Beim Fernsehen aber hatte ich einmal Glück. Es ging um eine Folge von Polizeiruf 110, und zwar dem inzwischen mehrfach preisgekrönten „Unheil aus der Flasche“. Besonders talentiert war ich wohl nicht, da ein Großteil der gedrehten Szenen wieder herausgeschnitten wurde. Aber knapp 10 Minuten verblieben - ich spielte schließlich den „bösen“ Jugendlichen, der seinen kleinen Bruder zu Einbrüchen in Geschäften animierte und dessen kleinen Wuchs nutzte, um durch kleine Fenster, Luken etc. einzudringen. Bei einem Raubzug verunglückt der Kleine, weil er in eine Vitrine fällt und ich mache mich aus dem Staub und bleibe bis zum Ende des Films der unbekannte Mittäter. Mein Name war dummerweise Ulf. In diesem Film hatte ich auch meine erste und bisher einzige Kußszene mit einem Mädchen. Die Szene musste sogar mehrmals wiederholt werden. Das Mädchen stellte nämlich meine Freundin dar, die mich mit dem Moped abholte. Aber sie war nach dem Kuss immer zu dumm zum Anfahren.
Außerdem bekam ich zwei Tage Geigenunterricht, damit es authentisch aussah, wenn ich darauf spiele. Der Ton wurde aber von einem Fachmann nachsynchronisiert.

Am Rande erfuhr ich, dass dem Drehbuch gemäß mein kleiner Bruder Holger sterben sollte, aber dieser Schluss der staatlichen Obrigkeit nicht gefiel und er deshalb schwer verletzt überleben musste. Ja, in der DDR war eine heile Welt sehr wichtig.

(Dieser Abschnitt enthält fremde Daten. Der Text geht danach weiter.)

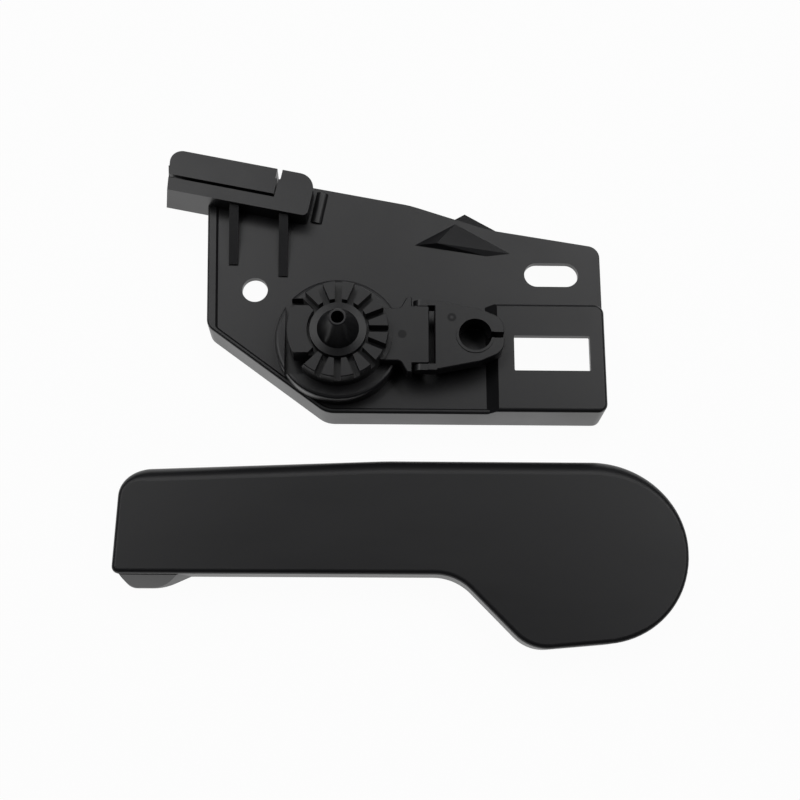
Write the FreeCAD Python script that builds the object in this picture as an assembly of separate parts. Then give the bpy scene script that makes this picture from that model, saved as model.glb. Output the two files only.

Titelblatt des Drehbuchs von „Unheil aus der Flasche“, Drehbuch und Regie Helmut Krätzig mit Autogramm

Auszug aus dem Drehbuch mit „Ulf“

Dispositionszettel ( eine Art Ablaufplan für einen Drehtag) vom Drehtag der Kußszene



In der Folgezeit erhielt ich noch mehrere kleine Aufträge. Die Produktionsleiterin damals war mir wohlgesonnen und vermittelte diese. Bei kleineren Sachen ging es einfach, bei größeren Rollen übersprang ich nur die erste Stufe des Casting und musste mich ansonsten der Prozedur stellen. Einmal gab es ein richtiges Duell, da konnten sich die Verantwortlichen nicht gleich zwischen zwei Darstellern entscheiden. Es gab ein richtiges Stechen bei den Drehproben (Eifersucht).
Es folgten also eine kleine Rolle bei „Der Staatsanwalt hat das Wort - Himmelblau“,

Drehbuchausschnitt „Himmelblau“



eine mittlere Rolle beim Polizeiruf 110 - „Eifersucht“ und eine Statistenrolle bei einem Fernsehfilms namens „Große Liebe gesucht“.

„Eifersucht“ hatte am meisten Spaß gemacht. Es waren 10 Drehtage in Kühlungsborn. Man kam also mal aus Berlin heraus. Das Drehteam war sehr angenehm.
Wieder spielte ich einen Sohn aus einer missratenden Familie (Sven Sander). Aber diesmal war ich nicht der Täter. Mörder war die Großmutter!?
In diesem Film habe ich eine Ohrfeige bekommen. Es war eine „echte“, da ich ja kein richtiger Schauspieler war und so etwas nicht simulieren konnte. Auch diese Szene musste mehrfach wiederholt werden, bis meine Wange ganz rot war und überschminkt werden musste. Bei einem Schlag flog mir sogar die Brille von der Nase.

Deckblatt

Drehbuchauszug „Eifersucht“



Der Vorteil war immer, das es schulfrei gab, falls die Dreharbeiten nicht in den Ferien lagen und ein kleines Honorar. Als Minderjähriger erhielt man damals 15,- Mark je Tag und als Volljähriger dann 75,- Mark. Das war nicht schlecht, da man bei normalen Ferienjobs so 3 - 5 Mark die Stunde verdiente und bei weitem nicht so viel Spaß hatte.

Naja, so ist das mit den Erinnerungen. Sie sind wieder hellwach, wenn man nach langer Zeit wieder ein paar Bezugsobjekte in der Hand hat.
Die Karriere endete schließlich damit, dass ich nach dem Abitur zum Wehrdienst musste und während der Wehrdienstzeit die Wende kam. Das Fernsehen der DDR brach praktisch zusammen und der Kontakt zu der Produktionsleiterin brach ab...

Ein schwaches Echo dessen ist vielleicht, dass ich später, vor lauter Krimis, Jura studiert habe und jetzt Rechtsanwalt bin.